Undergraduate senators for reelection

May 12, 2020, 12:23 p.m.

To the undergraduate community,

We’re a group of undergraduate senators consisting of Kobe Hopkins ’22, Tim Vrakas ’21, Micheal Brown ’22, Jonathan Lipman ’21 and Mià Theresa Bahr ’22 running for reelection. While we all have ambitious goals for a second term, we want to share what we’ve accomplished during our first term. We want to underscore the importance of reelecting senators who already have worked closely with the administration. During our first term, it was necessary to spend at least half of our term learning about the inner-workings of the University. This time, we hope to hit the ground running right at the beginning of our term with our vision and goals for the Senate and the ASSU as a whole: building relationships with key stakeholders, conserving institutional knowledge, affecting a culture shift, developing a bureaucracy and providing leadership development. 

Emergency support during COVID-19

  • Senators Vrakas, Hopkins and Brown created the ASSU Support Fund during the COVID-19 crisis, which provided $191,000 ($65,000 donated from the ASSU reserves and discretionaries, $126,000 donated from VSOs) in support of more than 1,400 students. 
  • Senator Lipman presented student feedback on the proposed special spring grading policies to the Faculty Senate. 

Sexual violence prevention and survivor support

  • Senator Lipman, with members of the Executive Team and the Senate, wrote a report calling for the University to provide emergency housing to survivors of domestic violence, implement a single point of first-contact, ensure four years of bystander intervention training and implement an empirically vetted suite of prevention measures. The report can be found here
  • Senator Bahr authored a widely co-sponsored resolution against survivors being treated by the same counselor as their perpetrators and demanding an independent Title IX review. The resolution can be found here.

Educational reform

  • Senator Lipman presented student feedback on the future of the major and first-year experience as part of the long-range planning process.
  • Senator Lipman authored a resolution that was instrumental in modifying the charge of the Committee of 10 to include consideration of student intent judicial proceedings

Mental health

  • Senator Brown engaged with various directors at Counseling and Psychological Services (CAPS) and Vaden Health Center to discuss the general quality of health care services available to students and also met with CAPS’ newest counselors of color to discuss community concerns and programs that might increase student engagement and knowledge of resources.
  • Senator Lipman worked with Vianna Vo in the Executive Cabinet to create a 50 Ways to Take a Break @ Stanford poster, which will be hung in residences when students return to campus.
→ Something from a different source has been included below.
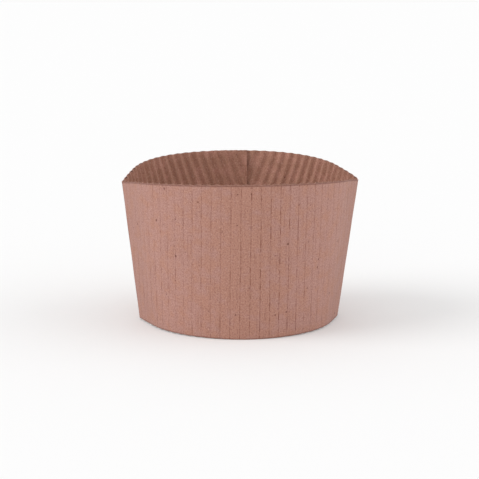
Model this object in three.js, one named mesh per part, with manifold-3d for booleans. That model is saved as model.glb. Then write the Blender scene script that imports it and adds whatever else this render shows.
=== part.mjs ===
import * as THREE from "three";
import Module from "manifold-3d";

// A coffee cup sleeve of single-face corrugated board, opened to its working shape.
// One arc-shaped blank is folded at two upright folds and glued to itself in a lap at the back.
// A smooth liner faces outwards and a fluted paper is glued to its inner side.
// Lengths are in millimetres and angles in degrees. +Z is up, the lower edge stands on Z = 0 round
// the origin, the folds are on the X axis, and the whole front panel faces -Y.

// The board
const LINER = 0.3; // the smooth outer paper
const FLUTED_PAPER = 0.2; // the wavy inner paper, measured through the board
const FLUTE_HEIGHT = 1; // of the wave itself
const FLUTE_PITCH = 3.5;
const FLUTE_SHIFT = 0.6; // from the front panel's middle to the nearest glue line
const GLUE_LINE = 0.5; // width over which each flute is glued to the liner

// The sleeve in its working shape
const GRIP_RADIUS = 33; // inside the fluted paper, at the lower edge
const WALL_LEAN = 6.5; // of the panels, from upright
const SIDE_HEIGHT = 51; // from the lower edge to the upper one, at the folds
const CROWN = 5; // by which the upper edge stands higher at the middle of a panel
const FRONT_FULLNESS = 2; // power of the crown's curve, higher for a steeper start at the folds
const BACK_FULLNESS = 3;
const FOLD_REACH = 21; // to each side of a fold, over which the board runs straight to it
const FOLD_TIP = 1.5; // to each side of a fold, over which its point is rounded
const FOLD_CRUSH_WIDTH = 1.3; // to each side of a fold, where the flutes are pressed down
const FOLD_CRUSH = 0.25; // share of the flute height that is left in a fold

// The glued lap at the middle of the back
const LAP = 12; // width of the overlap
const LAP_CRUSH = 0.5; // share of the flute height that is left in the outer ply
const LAP_RAMP = 24; // over which the outer ply climbs
const LAP_GAP = 0.6; // from the end of the climb to the inner ply's cut end
const GLUE_BITE = 0.15; // by which the outer ply's flutes sink into the inner ply's liner

// How finely the surfaces are cut up
const RAYS = 1600;
const LEVELS = 4;
const FLUTE_STEPS = 4; // in one wave, an even number
const CREST_ROUNDING = 0.05; // by which a wave's steps crowd round its crest
const LEAST_LEVEL = 0.02; // share of a column's height
const TIP = 0.4; // by which the cut ends stop short of a point

const radians = THREE.MathUtils.degToRad;
const clamp = THREE.MathUtils.clamp;
const BOARD = LINER + FLUTE_HEIGHT + FLUTED_PAPER;
const WALL_RADIUS = GRIP_RADIUS + BOARD;
const APEX_DEPTH = WALL_RADIUS / Math.tan(radians(WALL_LEAN)); // where the leaning walls would meet

// The outside of the liner at the lower edge, seen from above, anticlockwise from the middle of
// the back: two round panels that leave the round in straight lines and meet in the folds.
function outline() {
  return Array.from({ length: RAYS + 1 }, (_, i) => {
    const turn = 90 + (360 * i) / RAYS;
    const fromFold = Math.hypot(((turn + 90) % 180) - 90, FOLD_TIP);
    const offRound = Math.max(FOLD_REACH - fromFold, 0);
    const radius = WALL_RADIUS / Math.cos(radians(offRound));
    return new THREE.Vector2(radius, 0).rotateAround(new THREE.Vector2(), radians(turn));
  });
}

// The wall is a cone over that outline. On the flat blank its straight lines are rays from one
// point, the apex, and a ray's bearing is the angle from the front panel's middle.
const rays = outline().map((p) => new THREE.Vector3(p.x, p.y, APEX_DEPTH).normalize());
const bearings = [0];
for (let i = 1; i <= RAYS; i++) {
  bearings.push(bearings[i - 1] + rays[i - 1].angleTo(rays[i]));
}
const ALL_ROUND = bearings[RAYS];
const FOLD_BEARING = ALL_ROUND / 4;
const BACK_BEARING = ALL_ROUND / 2;

// The ray at a bearing and the wall's outward direction there.
function wallAt(bearing) {
  const turned = THREE.MathUtils.euclideanModulo(bearing + BACK_BEARING, ALL_ROUND);
  let low = 0;
  let high = RAYS;
  while (high - low > 1) {
    const middle = (low + high) >> 1;
    if (bearings[middle] > turned) high = middle;
    else low = middle;
  }
  const share = (turned - bearings[low]) / (bearings[high] - bearings[low]);
  const along = (i) => rays[(i + 1) % RAYS].clone().sub(rays[(i - 1 + RAYS) % RAYS]);
  const ray = rays[low].clone().lerp(rays[high], share).normalize();
  const outward = along(low).lerp(along(high), share).cross(ray).normalize();
  return { ray, outward };
}

// Distances from the apex, along a ray, to the lower edge and the upper edge.
const lowerReach = (bearing) => APEX_DEPTH / wallAt(bearing).ray.z;
function upperReach(bearing) {
  const panel = Math.round(bearing / BACK_BEARING);
  const fromMiddle = Math.abs(bearing - BACK_BEARING * panel) / FOLD_BEARING;
  const fullness = panel === 0 ? FRONT_FULLNESS : BACK_FULLNESS;
  const rise = CROWN * (1 - fromMiddle ** fullness);
  return (APEX_DEPTH + SIDE_HEIGHT + rise) / wallAt(bearing).ray.z;
}

// On the blank, x runs across the flutes and y along them, away from the apex.
// Where the line of one x meets an edge of the blank: its y, and the bearing of that point.
function crossing(x, reach) {
  let bearing = 0;
  for (let i = 0; i < 12; i++) bearing = Math.asin(x / reach(bearing));
  return x / Math.tan(bearing) || reach(0);
}
const yOnRay = (x, bearing) => Math.abs(x) / Math.tan(Math.abs(bearing));
const xOnRay = (bearing, reach) => reach(bearing) * Math.sin(bearing);

// The lap: bearings that belong to widths at half the sleeve's height.
const MIDDLE_REACH = APEX_DEPTH + SIDE_HEIGHT / 2;
const END_BEARING = BACK_BEARING + LAP / 2 / MIDDLE_REACH;
const RAMP_TOP = BACK_BEARING - (LAP / 2 + LAP_GAP) / MIDDLE_REACH;
const RAMP_FOOT = RAMP_TOP - LAP_RAMP / MIDDLE_REACH;
const LAP_LIFT = LINER + FLUTE_HEIGHT * LAP_CRUSH + FLUTED_PAPER - GLUE_BITE;
const climb = (bearing) => THREE.MathUtils.smoothstep(bearing, RAMP_FOOT, RAMP_TOP);

// The share of the flute height that is left at a point of the blank.
function fluteShare(bearing, reach) {
  const fromFold = Math.abs(Math.abs(bearing) - FOLD_BEARING) * reach;
  const open = THREE.MathUtils.smoothstep(fromFold, 0, FOLD_CRUSH_WIDTH);
  return (FOLD_CRUSH + (1 - FOLD_CRUSH) * open) * (1 - (1 - LAP_CRUSH) * climb(bearing));
}

// A point of the folded sleeve from its place on the blank. Depth is measured inwards from the
// liner's outside, and the part of it that is flute gives way where the flutes are pressed.
function place({ x, y, depth, rise, standing }) {
  const bearing = Math.atan2(x, y);
  const reach = Math.hypot(x, y);
  const { ray, outward } = wallAt(bearing);
  const pressed = rise * (1 - fluteShare(bearing, reach));
  const inwards = depth - pressed - LAP_LIFT * climb(bearing);
  const point = ray.clone().multiplyScalar(reach).addScaledVector(outward, -inwards);
  point.z -= APEX_DEPTH;
  if (standing) point.addScaledVector(ray, -point.z / ray.z);
  return point;
}

// The stations across the flutes at which the blank is cut up: the edges of each glue line, the
// steps of each wave, and where a fold or a cut end meets an edge. rise is the wave's height.
const END_X = xOnRay(END_BEARING, upperReach) - TIP;
function stations(from, to) {
  const list = [];
  const first = Math.floor((from - FLUTE_SHIFT) / FLUTE_PITCH);
  const last = Math.ceil((to - FLUTE_SHIFT) / FLUTE_PITCH);
  for (let flute = first; flute < last; flute++) {
    const start = FLUTE_SHIFT + flute * FLUTE_PITCH + GLUE_LINE / 2;
    for (let i = 0; i <= FLUTE_STEPS; i++) {
      const step = i / FLUTE_STEPS;
      const share = step + CREST_ROUNDING * Math.sin(2 * Math.PI * step);
      const x = start + (FLUTE_PITCH - GLUE_LINE) * share;
      const glued = i === 0 || i === FLUTE_STEPS;
      const rise = glued ? 0 : (FLUTE_HEIGHT * (1 - Math.cos(2 * Math.PI * share))) / 2;
      list.push({ x, rise, glued, lined: glued, endsGlueLine: i === 0 });
    }
  }
  const corners = [from, to];
  for (const side of [-1, 1]) {
    for (const edge of [lowerReach, upperReach]) corners.push(side * xOnRay(FOLD_BEARING, edge));
    corners.push(side * xOnRay(END_BEARING, lowerReach));
  }
  for (const x of corners) insertStation(list, x);
  return list.filter((s) => s.x >= from && s.x <= to);
}

// Adds a station at x without changing the wave's shape, or uses one that is almost there.
function insertStation(list, x) {
  const after = list.findIndex((s) => s.x > x);
  if (after < 1) return;
  const a = list[after - 1];
  const b = list[after];
  const near = Math.abs(a.x - x) < Math.abs(b.x - x) ? a : b;
  if (Math.abs(near.x - x) < 0.02) {
    near.x = x;
    near.lined = true;
    return;
  }
  const rise = THREE.MathUtils.mapLinear(x, a.x, b.x, a.rise, b.rise);
  const { endsGlueLine } = b;
  list.splice(after, 0, { x, rise, glued: endsGlueLine, lined: true, endsGlueLine });
}

// The heights, as y on the blank, at which a station's line is cut: evenly, or on the middle and
// both sides of the fold that the line crosses.
function levelsAt(x) {
  const onEnd = Math.abs(x) > xOnRay(END_BEARING, lowerReach);
  const low = onEnd ? yOnRay(x, END_BEARING) : crossing(x, lowerReach);
  const high = crossing(x, upperReach);
  const fold = yOnRay(x, FOLD_BEARING);
  const half = FOLD_CRUSH_WIDTH / Math.sin(FOLD_BEARING);
  const folded = fold + half > low && fold - half < high;
  return Array.from({ length: LEVELS + 1 }, (_, j) => {
    const onFold = (fold + half * (j - LEVELS / 2) - low) / (high - low);
    const share = folded && j > 0 && j < LEVELS
      ? clamp(onFold, j * LEAST_LEVEL, 1 - (LEVELS - j) * LEAST_LEVEL)
      : j / LEVELS;
    return { y: low + (high - low) * share, standing: j === 0 && !onEnd };
  });
}

// A stretch of the sleeve between two stations, as one closed mesh.
function stretch(from, to) {
  const points = [];
  const triangles = [];
  const columns = stations(from, to).map((station) => {
    const levels = levelsAt(station.x);
    const column = (depth, rise) =>
      levels.map((level) => {
        points.push(place({ x: station.x, ...level, depth, rise }));
        return points.length - 1;
      });
    const { rise, glued, endsGlueLine } = station;
    const joint = column(LINER + rise, rise); // the fluted paper's side towards the liner
    const inside = column(LINER + rise + FLUTED_PAPER, rise); // its inner side
    const outside = station.lined ? column(0, 0) : null;
    const lining = !station.lined ? null : glued ? joint : column(LINER, 0);
    return { endsGlueLine, outside, lining, joint, inside };
  });
  const quad = (a, b, c, d) => triangles.push(a, b, c, a, c, d);
  // Skins between two lines of points, the second to the right of the first. Each is split along
  // the diagonal nearer to the wall's rays, which are straight.
  const leansRight = from >= 0;
  const skinFacingOut = (a, b) => {
    for (let j = 0; j < LEVELS; j++) {
      if (leansRight) quad(a[j], b[j], b[j + 1], a[j + 1]);
      else quad(b[j], b[j + 1], a[j + 1], a[j]);
    }
  };
  const skinFacingIn = (a, b) => {
    for (let j = 0; j < LEVELS; j++) {
      if (leansRight) quad(a[j], a[j + 1], b[j + 1], b[j]);
      else quad(b[j], a[j], a[j + 1], b[j + 1]);
    }
  };
  // The cut edge of a paper between its outer lines a, b and its inner lines c, d.
  const cutEdge = (a, b, c, d) => {
    quad(c[0], d[0], b[0], a[0]);
    quad(a[LEVELS], b[LEVELS], d[LEVELS], c[LEVELS]);
  };
  for (let i = 1; i < columns.length; i++) {
    const [a, b] = [columns[i - 1], columns[i]];
    skinFacingIn(a.inside, b.inside);
    cutEdge(a.joint, b.joint, a.inside, b.inside);
    if (!b.endsGlueLine) skinFacingOut(a.joint, b.joint);
  }
  const lined = columns.filter((c) => c.lining);
  for (let i = 1; i < lined.length; i++) {
    const [a, b] = [lined[i - 1], lined[i]];
    skinFacingOut(a.outside, b.outside);
    cutEdge(a.outside, b.outside, a.lining, b.lining);
    if (!b.endsGlueLine) skinFacingIn(a.lining, b.lining);
  }
  const [first, last] = [columns[0], columns.at(-1)];
  for (let j = 0; j < LEVELS; j++) {
    const k = j + 1;
    quad(first.outside[j], first.outside[k], first.lining[k], first.lining[j]);
    quad(first.joint[j], first.joint[k], first.inside[k], first.inside[j]);
    quad(last.outside[j], last.lining[j], last.lining[k], last.outside[k]);
    quad(last.joint[j], last.inside[j], last.inside[k], last.joint[k]);
  }
  return { points, triangles };
}

const wasm = await Module();
wasm.setup();

function solidOf({ points, triangles }) {
  const vertProperties = new Float32Array(points.flatMap((p) => [p.x, p.y, p.z]));
  return new wasm.Manifold(
    new wasm.Mesh({ numProp: 3, vertProperties, triVerts: new Uint32Array(triangles) }),
  );
}

function geometryOf(solid) {
  const { vertProperties, triVerts } = solid.getMesh();
  const geometry = new THREE.BufferGeometry();
  geometry.setAttribute("position", new THREE.BufferAttribute(vertProperties, 3));
  geometry.setIndex(new THREE.BufferAttribute(triVerts, 1));
  geometry.computeVertexNormals();
  return geometry;
}

// The two halves of the blank meet at the front panel's middle, and the glue of the lap joins
// their far ends into the one closed ring that the sleeve is.
const left = solidOf(stretch(-END_X, 0));
const right = solidOf(stretch(0, END_X));

const kraftBoard = new THREE.MeshStandardMaterial({ color: 0xb5876f, roughness: 0.9, metalness: 0 });
const sleeve = new THREE.Mesh(geometryOf(left.add(right)), kraftBoard);
sleeve.name = "sleeve";

const group = new THREE.Group();
group.add(sleeve);

export default group;
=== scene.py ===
"""The looks of a corrugated coffee cup sleeve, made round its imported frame.

The sleeve is drawn as its two papers: a smooth liner outside and a fluted paper inside. Both are
worked out on the flat blank, in millimetres, and then wrapped as the real blank is. The sleeve's
lower edge stands on the floor round the origin, its folds lie on X and its whole front panel
faces -Y.
"""

import math

import bpy
import numpy as np
from mathutils import Matrix, Vector


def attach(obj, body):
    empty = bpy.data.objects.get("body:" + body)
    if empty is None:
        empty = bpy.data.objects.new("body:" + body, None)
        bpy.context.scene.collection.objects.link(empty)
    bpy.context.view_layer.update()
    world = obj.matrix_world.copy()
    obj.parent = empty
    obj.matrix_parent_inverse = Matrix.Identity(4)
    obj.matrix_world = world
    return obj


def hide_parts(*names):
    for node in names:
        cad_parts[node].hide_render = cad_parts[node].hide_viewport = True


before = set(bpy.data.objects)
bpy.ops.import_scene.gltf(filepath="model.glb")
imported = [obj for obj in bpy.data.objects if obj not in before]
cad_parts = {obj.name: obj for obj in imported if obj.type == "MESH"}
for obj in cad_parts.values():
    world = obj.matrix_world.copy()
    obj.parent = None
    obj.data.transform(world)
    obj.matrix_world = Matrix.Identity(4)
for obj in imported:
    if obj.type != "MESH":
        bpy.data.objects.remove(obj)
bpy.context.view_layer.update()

MM = 0.001  # metres in a millimetre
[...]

Supporting VSOs and student activist movements

  • Senators Hopkins and Brown fought for African and African American Studies (AAAS) departmentalization and increased funding for existing community centers, responded to last summer’s noose incident, piloted the Education Against Racial Hatred program, discussed a mandatory first-year racial sensitivity training course, helped establish IDEAL paid student internships, established the Acts of Intolerance Review Board and created an online form to aid on-campus hate crime reports. 
  • Senator Bahr served on the Education Against Hate and Violence Committee, advising administrators on how best to mitigate hate crimes on Stanford’s campus.
  • Senator Lipman worked with Stanford Womxn in Law and The Stanford Eugenics Project to bring their concerns to the Senate. 
  • Senator Lipman worked to bring greater institutional memory to the ASSU by creating a Librarian position
  • Senator Brown serves as an ASSU representative on the New Organization Committee, where he fought to increase the representation of the student’s voice in the process for selecting, particularly for arts organizations, sports organizations, and ethnic organizations.
  • In addition, Senator Lipman worked with Senator Vrakas to create a process to allow VSOs to petition for late funding

Managing funding for VSOs

  • Senators Vrakas (chair), Brown and Hopkins served on the Appropriations Committee which allocated $3 million in funding, to 95 Annual Grants groups and over 100 other VSOs. 
  • Senator Vrakas worked to develop Multi-Year Funding plans for large groups in need of stable budgets across multiple years.

Sincerely,

Mià Bahr ’22, parliamentarian (she/her/hers), endorsed by SOCC

Micheal Brown ’22, appropriations committee member (he/him/his): platform, endorsed by SOCC, Daily, and FLIP

Kobe Hopkins ’22, treasurer (he/him/his), endorsed by SWR

Jonathan Lipman ’21, Faculty Senate representative (he/him/his): platform, endorsed by SOCC, Daily and FLIP

Tim Vrakas ’21, appropriations committee chair (he/him/his), endorsed by The Daily

An earlier version of this stated that Senator Lipman worked with Stanford Womxn in Law and The Stanford Eugenics Project to bring concerns to the Faculty Senate. These concerns were brought to the Senate not the Faculty Senate. The Daily regrets this error.